**Exercise task:** Pick out each line containing the string "scene" and copy it.

**Dataset content:**
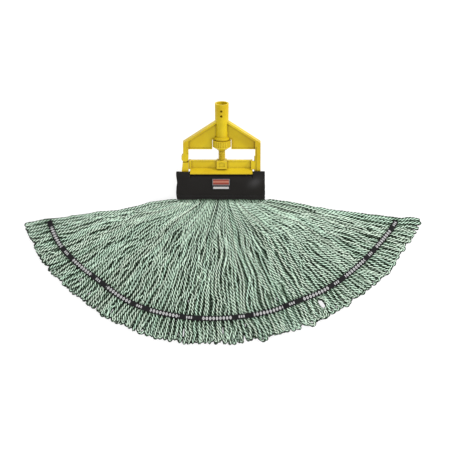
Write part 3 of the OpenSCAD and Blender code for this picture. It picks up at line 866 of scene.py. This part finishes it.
def tape_stitches(centre, tangent, side, dist, ripple):
    """A row of stitches along each edge of the front tape."""
    margin, pitch, edge, lift = 0.004, 0.0042, 0.0047, 0.00042
    at = np.arange(margin, dist[-1] - margin, pitch)

    def sample(vectors):
        return np.stack([np.interp(at, dist, column) for column in vectors.T], 1)

    middle, along, sideways = sample(centre), sample(tangent), sample(side)
    middle[:, 2] = np.interp(at, dist, ripple) + FRONT_TAPE_Z + lift
    rows = [(middle + sideways * e, along, (0, 0, 1.0)) for e in (-edge, edge)]
    ob = stitches("tail_band_top_stitches", rows, **TAPE_STITCH)
    register(ob, "thread", "yarn", "tail_band_stitching")


front_tape = tape("tail_band_front_tape", FRONT_TAPE_Z, 1, np.random.default_rng(5),
                  "tail_band_front")
tape_stitches(*front_tape)
tape("tail_band_rear_tape", REAR_TAPE_Z, -1, np.random.default_rng(6), "tail_band_rear")

# ---------------------------------------------------------------- the headband
# Heights are up the clamp's socket; "face" is 1 for the front and -1 for the rear.
BAND_BOTTOM = -0.066
BAND_HALF = 0.1057
BAND_MID = -0.0024                        # the headband sits a little towards the hinge
FOLD_LEFT, FOLD_RIGHT = -0.0755, 0.0734   # x where the closed fold starts and ends
ARCH_RADIUS = 0.0128                      # of the fold's skin
ARCH_UP = -0.0131                         # height of the fold's centre
SKIN_OUT = 0.0131                         # the flat cloth, from the clamp's middle plane
END_TOPS = {1: 0.0045, -1: -0.0035}       # top of the open ends, by face
END_ROWS = 6
HEM_ROWS = 5


def headband():
    """A folded cloth, arched over between the fold's ends and open beyond them."""
    xs = np.concatenate([
        np.linspace(BAND_MID - BAND_HALF, FOLD_LEFT, 14),
        np.linspace(FOLD_LEFT, FOLD_RIGHT, 56)[1:],
        np.linspace(FOLD_RIGHT, BAND_MID + BAND_HALF, 14)[1:]])
    nx = len(xs)
    left, right = 13, 68                  # columns at the fold's two ends
    hem_top = BAND_BOTTOM + 0.010
    ups = np.concatenate([np.linspace(BAND_BOTTOM, hem_top, HEM_ROWS + 1),
                          np.linspace(hem_top, ARCH_UP, 16)[1:]])
    nu = len(ups)
    arch_angles = np.linspace(0, math.pi, 22)[1:-1]

    rng = np.random.default_rng(31)
    uneven = {face: smooth_noise(nx, nu + 12, 9, 3, rng) for face in (1, -1)}
    edge_left = smooth_noise(1, nu + 12, 1, 4, rng)[0]
    edge_right = smooth_noise(1, nu + 12, 1, 4, rng)[0]
    bottom_edge = smooth_noise(nx, 1, 10, 1, rng)[:, 0]
    verts, ids, faces = [], {}, []

    def put(key, x, out, up):
        ids[key] = len(verts)
        verts.append(clamp_point(x, out, up))

    def x_at(c, k):
        """Columns near the two ends follow a slightly uneven cut edge."""
        f = xs[c] / BAND_HALF
        edge = edge_left[k] if f < 0 else edge_right[k]
        step = 0.0010 * smoothstep((k - 11.0) / 2.0) - 0.0004 if f > 0 else 0.0
        return xs[c] + (0.00065 * edge + step) * abs(f) ** 6 * np.sign(f)

    def skin(c, k, face, up):
        """How far the cloth stands out from the clamp's middle plane."""
        x = xs[c]
        hem = 0.0006 * (1 - smoothstep((up - BAND_BOTTOM - 0.0085) / 0.0012))
        hem += 0.0004 * smoothstep((abs(x) - (BAND_HALF - 0.0055)) / 0.0010)
        height = min(max((up - BAND_BOTTOM) / (ARCH_UP - BAND_BOTTOM), 0), 1)
        swell = math.sin(math.pi * height)
        puff = 0.0010 * swell * (1 - abs(x / BAND_HALF) ** 4)
        flare = 0.0006 * max(0.0, 1 - (up - BAND_BOTTOM) / 0.02) * math.sin(76 * x + 1.3)
        fade = smoothstep((ARCH_UP + 0.004 - up) / 0.014) if FOLD_LEFT < x < FOLD_RIGHT else 1.0
        # the cloth is a little fuller towards the latch end
        full = 0.0016 * bell(x, 0.070, 0.020) * swell ** 2
        return SKIN_OUT + hem + puff + full + (0.0008 * uneven[face][c, k] + flare) * fade

    def end_up(c, k, face, top):
        """Height of a point in the open ends."""
        if c in (left, right):
            # beside the fold the front cloth is pulled down a little, and the rear stretched
            top = ARCH_UP + (top - ARCH_UP) * (0.70 if face > 0 else 1.25)
        if c >= right and face > 0:
            top += 0.0016 * (k + 1) / END_ROWS
        return top

    def quads(face, columns, rows):
        for c in columns:
            for k in rows:
                quad = [ids[(face, c, k)], ids[(face, c + 1, k)],
                        ids[(face, c + 1, k + 1)], ids[(face, c, k + 1)]]
                faces.append(quad[::face])

    for face in (1, -1):
        for c in range(nx):
            for k, up in enumerate(ups):
                out = skin(c, k, face, up)
                if k == nu - 1 and left <= c <= right:
                    out = ARCH_RADIUS + 0.0002
                if k < HEM_ROWS:
                    up = up + 0.0009 * bottom_edge[c] * (1 - k / HEM_ROWS)
                put((face, c, k), x_at(c, k), face * out, up)
    for c in range(left, right + 1):
        for k, angle in enumerate(arch_angles):
            pinch = 0.0003 * math.sin(xs[c] * 210) * math.sin(angle)
            put(("arch", c, k), xs[c], (ARCH_RADIUS + pinch) * math.cos(angle),
                ARCH_UP + (ARCH_RADIUS - 0.0004 + pinch) * math.sin(angle))
    for face in (1, -1):
        tops = np.linspace(ARCH_UP, END_TOPS[face], END_ROWS + 1)[1:]
        for c in [*range(left + 1), *range(right, nx)]:
            for k, top in enumerate(tops):
                out = skin(c, nu + k, face, top) + 0.0004
                put((face, c, nu + k), x_at(c, nu + k), face * out, end_up(c, k, face, top))

    for face in (1, -1):
        quads(face, range(nx - 1), range(nu - 1))
        quads(face, [*range(left), *range(right, nx - 1)], range(nu - 1, nu - 1 + END_ROWS))

    def over_arch(c):
        arch = [ids[("arch", c, k)] for k in range(len(arch_angles))]
        return [ids[(1, c, nu - 1)], *arch, ids[(-1, c, nu - 1)]]

    for c in range(left, right):
        here, beside = over_arch(c), over_arch(c + 1)
        for k in range(len(here) - 1):
            faces.append([here[k], beside[k], beside[k + 1], here[k + 1]])

    ob = make_mesh("headband_shell", np.array(verts), np.array(faces), M_BAND)
    cloth = ob.modifiers.new("cloth", "SOLIDIFY")
    cloth.thickness = 0.0014
    cloth.offset = -1.0
    subdivision = ob.modifiers.new("smooth", "SUBSURF")
    subdivision.levels = 1
    subdivision.render_levels = 1
    subdivision.use_creases = True
    register(ob, "headband_cloth", "gate", "headband_outer", "headband_inner")


def headband_seams():
    """Front and rear: three rows along the lower hem and one up each end."""
    pitch = 0.0036
    hem_rows = ((-0.0625, 0.0021), (-0.0575, 0.0018), (-0.0545, 0.0018))   # up, off the skin
    hem_x = np.arange(-0.1025, 0.1026, pitch) + BAND_MID
    end_x, end_out = 0.1015, 0.0150
    end_ups = np.arange(-0.052, -0.002, pitch)
    rows = []
    for face in (1, -1):
        for up, lift in hem_rows:
            centres = clamp_point(hem_x, face * (SKIN_OUT + lift), up)
            rows.append((centres, (1.0, 0, 0), OUT * face))
        for side in (-1, 1):
            centres = clamp_point(BAND_MID + side * end_x, face * end_out, end_ups)
            rows.append((centres, UP, OUT * face))
    ob = stitches("headband_seams", rows, **SEAM_STITCH)
    register(ob, "thread", "gate", "headband_stitching")


def label():
    """The blank woven label, sewn to the headband's front."""
    mid_x, mid_up = -0.0020, -0.0262
    half_width, half_height = 0.0220, 0.0140
    lift, thick = 0.00185, 0.0007
    cols, rows = 25, 17
    across, height = np.meshgrid(np.linspace(-1, 1, cols), np.linspace(-1, 1, rows),
                                 indexing="ij")
    x = mid_x + half_width * across
    up = mid_up + half_height * height
    ripple = 0.00012 * np.sin(9 * across + 1) * np.cos(7 * height)
    sewn_edge = 0.00015 * (np.abs(across) ** 8 + np.abs(height) ** 8)
    out = SKIN_OUT + lift + ripple - sewn_edge
    verts = [clamp_point(x, out, up).reshape(-1, 3), clamp_point(x, out - thick, up).reshape(-1, 3)]
    n = cols * rows
    grid = np.arange(n).reshape(cols, rows)
    top = np.stack([grid[:-1, :-1], grid[1:, :-1], grid[1:, 1:], grid[:-1, 1:]], -1)
    top = top.reshape(-1, 4)
    rim = np.concatenate([grid[:, 0], grid[-1, 1:], grid[-2::-1, -1], grid[0, -2:0:-1]])
    ahead = np.roll(rim, -1)
    edge = np.stack([ahead, rim, rim + n, ahead + n], 1)
    ob = make_mesh("headband_label_patch", np.concatenate(verts),
                   np.concatenate([top, top[:, ::-1] + n, edge]), M_LABEL,
                   attrs={"lx": np.tile(across.ravel(), 2), "ly": np.tile(height.ravel(), 2)})
    register(ob, "label", "gate", "headband_label")


headband()
headband_seams()
label()

# ---------------------------------------------------------------- floor, lights and camera
FLOOR_HALF = 8.0
FLOOR_CELLS = 8
FLOOR_Z = -0.0003
# Columns: name, place, point aimed at, disk diameter, watts.
LIGHTS = [
    ("key", (3.07, 1.53, 2.24), (0, -0.05, 0.03), 0.83, 107.0),
    ("fill", (0.4, -1.0, 2.4), (0, -0.1, 0.03), 1.6, 12.0),
    ("rim", (-0.5, 1.9, 0.9), (0, 0.1, 0.08), 0.8, 8.0),
]
WORLD_STRENGTH = 0.85
CAMERA_LENS = 200.0
CAMERA_ELEVATION = math.radians(78.0)
CAMERA_DISTANCE = 6.0
CAMERA_TARGET = Vector((0.0076, -0.0542, 0.012))


def floor():
    ticks = np.linspace(-FLOOR_HALF, FLOOR_HALF, FLOOR_CELLS + 1)
    row = FLOOR_CELLS + 1
    verts = [(x, y, FLOOR_Z) for y in ticks for x in ticks]
    corners = [j * row + i for j in range(FLOOR_CELLS) for i in range(FLOOR_CELLS)]
    faces = [(a, a + 1, a + row + 1, a + row) for a in corners]
    make_mesh("floor", verts, faces, floor_material(), smooth_shade=False)


def place_facing(ob, at, aim):
    bpy.context.scene.collection.objects.link(ob)
    ob.location = at
    ob.rotation_euler = (Vector(aim) - Vector(at)).to_track_quat("-Z", "Y").to_euler()


def area_light(name, at, aim, size, power):
    light = bpy.data.lights.new(name, "AREA")
    light.shape = "DISK"
    light.size = size
    light.energy = power
    place_facing(bpy.data.objects.new(name, light), at, aim)


def studio_world():
    world = bpy.data.worlds.new("studio")
    bpy.context.scene.world = world
    world.use_nodes = True
    background = world.node_tree.nodes["Background"]
    background.inputs["Color"].default_value = rgba(1.0, 1.0, 1.0)
    background.inputs["Strength"].default_value = WORLD_STRENGTH


def camera():
    data = bpy.data.cameras.new("camera")
    data.lens = CAMERA_LENS
    ob = bpy.data.objects.new("camera", data)
    back = Vector((0.0, -math.cos(CAMERA_ELEVATION), math.sin(CAMERA_ELEVATION)))
    place_facing(ob, CAMERA_TARGET + back * CAMERA_DISTANCE, CAMERA_TARGET)
    bpy.context.scene.camera = ob


floor()
studio_world()
for light_row in LIGHTS:
    area_light(*light_row)
camera()
bpy.context.scene.view_settings.view_transform = "Standard"

bpy.context.view_layer.update()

**Response for this exercise:**
Write part 3 of the OpenSCAD and Blender code for this picture. It picks up at line 866 of scene.py. This part finishes it.
    bpy.context.scene.collection.objects.link(ob)
    bpy.context.scene.world = world
    bpy.context.scene.camera = ob
bpy.context.scene.view_settings.view_transform = "Standard"